Testimony: Deep Awakening
By Karl Erickson
In fact, it was on a fishing trip with my grandfather one sunny afternoon as a young child that I committed my life to Christ and experienced what Catholics call “the second conversion.” It was an important step that sparked my desire to serve God and go where he directed me. It was my grandfather who first impressed upon me the need to listen to God’s voice and study the Word. To my grandfather, God was always near and welcoming. The fishing might not have been that terrific, but I knew that God had caught me, and that was good enough.
The Episcopal Church—Not!
After years of searching, we discovered the Episcopal Church in Salem, Oregon. The minister at that time was a gifted preacher, and we felt that perhaps we had finally found where we belonged. We soon became involved in various ministries through the church. All was proceeding very well until the Episcopal Church of the USA decided to ordain an openly gay man as bishop. The Episcopal Church took this low road in August of 2003, and we soon realized that we could not stay within a denomination that took this grievous misstep. It made an especially deep impression when the church leadership asserted that the Holy Spirit had led them to this decision. Many of us came to a different conclusion.

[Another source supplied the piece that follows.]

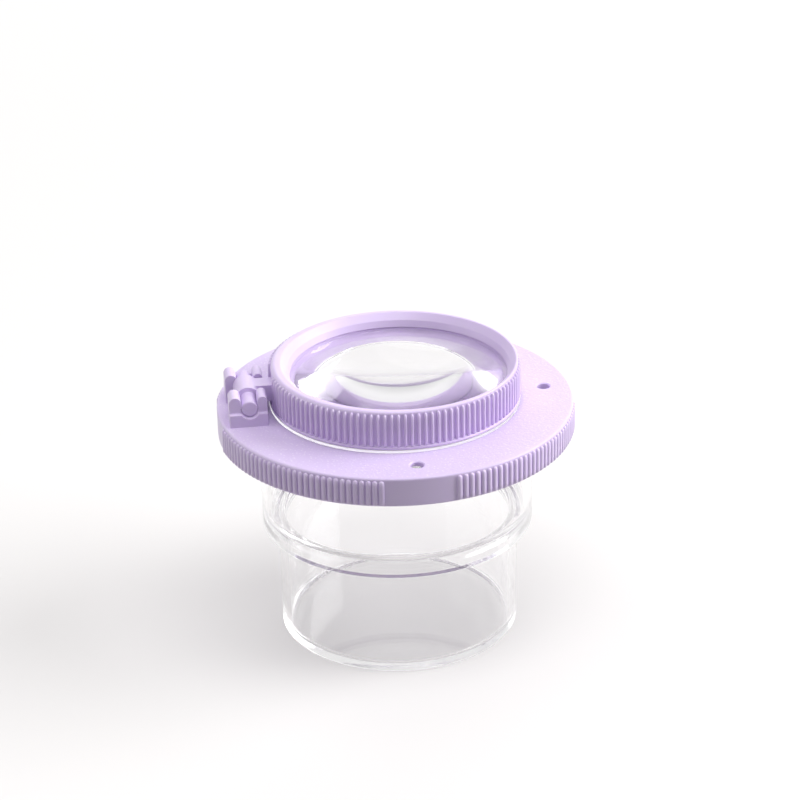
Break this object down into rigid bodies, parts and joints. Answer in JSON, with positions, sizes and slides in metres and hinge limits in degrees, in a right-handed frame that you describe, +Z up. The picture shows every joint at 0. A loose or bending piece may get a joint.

We weren’t quite ready to admit that this was where we belonged, however, so after attending an early Mass, we took the kids in tow and visited a Free Methodist service across town. With the beautiful Mass still fresh in my memory, the anti-Catholic sermon during the Methodist service made me all but storm out of the church. My wife recalls sitting on our back porch later that day and being so miserable that the thought of starting her own church passed through her mind. She was stunned when she realized how destructive this line of thinking could have been. Soon, we both seriously began to consider converting to the Catholic Church.
The first part of our spiritual journey was all about being led to the Catholic Church. The next part of our spiritual awakening concerned deep study of Scripture, the Catechism of the Catholic Church, and the writings of the Church Fathers. My father-in-law, John Collier, was a major help to us at this point. John Collier is the fine artist and sculptor who created the Catholic Memorial at Ground Zero in New York City. John was able to answer many of our questions and concerns regarding the Catholic Church. When a question stumped him, he would put us into contact with priests or others who could answer our many concerns. After a time, we were surprised to realize that all of our stumbling blocks had been removed and that many issues that we thought were insurmountable turned out to be simple differences in vocabulary or new perspectives. Whether through John or our RCIA program, God surrounded us with knowledgeable people to answer those troubling questions.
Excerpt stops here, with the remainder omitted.